Haha, you mean I stripped the time parameters! To be fair to me, I dunno if YouTube has time parameters when I wrote it.

Keith, Thursday, 25 April 2024 12:50 (one year ago)

Very polite of you though, A.

Keith, Thursday, 25 April 2024 12:50 (one year ago)

eight months pass...

It's this his best album? I didn't really get it at the time and thought it had too much filler, but I've been relistening to it these past weeks and it keeps blowing my mind. It's both very accesible and inaccesible... I think that contrast was off-pùtting to me when I was younger as it makes for a very uneven listen, but the sound design and quality in every one of these is him at the top of his game. I still find it hard to listen to it as a full album but in low doses is really cool. It slowly becoming one of my favorite albums of all time.

✖✖✖ (Moka), Thursday, 9 January 2025 04:14 (seven months ago)

otm

ivy., Thursday, 9 January 2025 13:23 (seven months ago)

I dig it a lot, very much, moreso than in the past.

brimstead, Thursday, 9 January 2025 15:43 (seven months ago)

It may actually be my favourite album of all time.

Keith, Thursday, 9 January 2025 17:28 (seven months ago)

It's aged well but not my fav still. Some great discourse above from '22-'24 about this album that's some of my favorite on this entire board.

octobeard, Thursday, 9 January 2025 17:56 (seven months ago)

its a one off. it has this stark, organic (sorry), mechanical feeling that none of his other stuff does. its like the and some kind of narrative/curve/path, too.

maelin, Thursday, 9 January 2025 18:26 (seven months ago)

I don't revisit it often but when I do my reaction is "whoa, this is way better than I remembered it"

maybe one of those where my first impression was kind of dismissive which colored my opinion of it ever since. in part because I loved the gimmicky stuff he was doing, but to be fair RDJ himself did a real lousy job promoting it, saying they were just toss-offs he never meant to release but did anyway for whatever reason, made me feel it probably wasn't worth listening more than a couple times

frogbs, Thursday, 9 January 2025 18:29 (seven months ago)

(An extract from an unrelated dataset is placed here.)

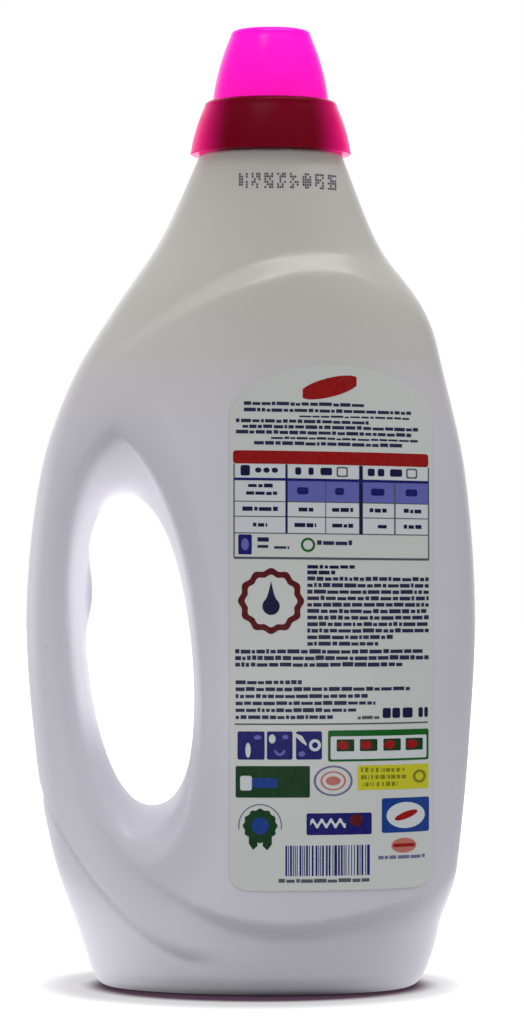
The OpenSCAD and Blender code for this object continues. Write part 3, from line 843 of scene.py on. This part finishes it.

I was 16 when it was released and my music taste wasn’t as “sophisticated”

✖✖✖ (Moka), Thursday, 9 January 2025 18:43 (seven months ago)

I listen to it decades later and now I understand better what he was doing in here and feel like I missed out so many years.

Also I was a student and I had some subpar speakers and cheap headphones so that probably didn’t help. This album sounds majestic on good headphones.

✖✖✖ (Moka), Thursday, 9 January 2025 18:57 (seven months ago)

I enjoyed it very much at the time. One disc was stolen along with my CD Walkman in a break-in at our flat on Archway Road 2001. I might buy it again. I have good speakers now.

kraudive, Thursday, 9 January 2025 19:28 (seven months ago)

That was a horrible flat.

kraudive, Thursday, 9 January 2025 19:29 (seven months ago)

but to be fair RDJ himself did a real lousy job promoting it, saying they were just toss-offs he never meant to release but did anyway for whatever reason, made me feel it probably wasn't worth listening more than a couple times

Kind of amazing, in its own way—promoting your own record in such a way that would make people want to not listen to it. That combined with the many reviewers that said it was an 'LP full of Erik Satie-like piano pieces', indicating that they had not listened beyond TRACK ONE.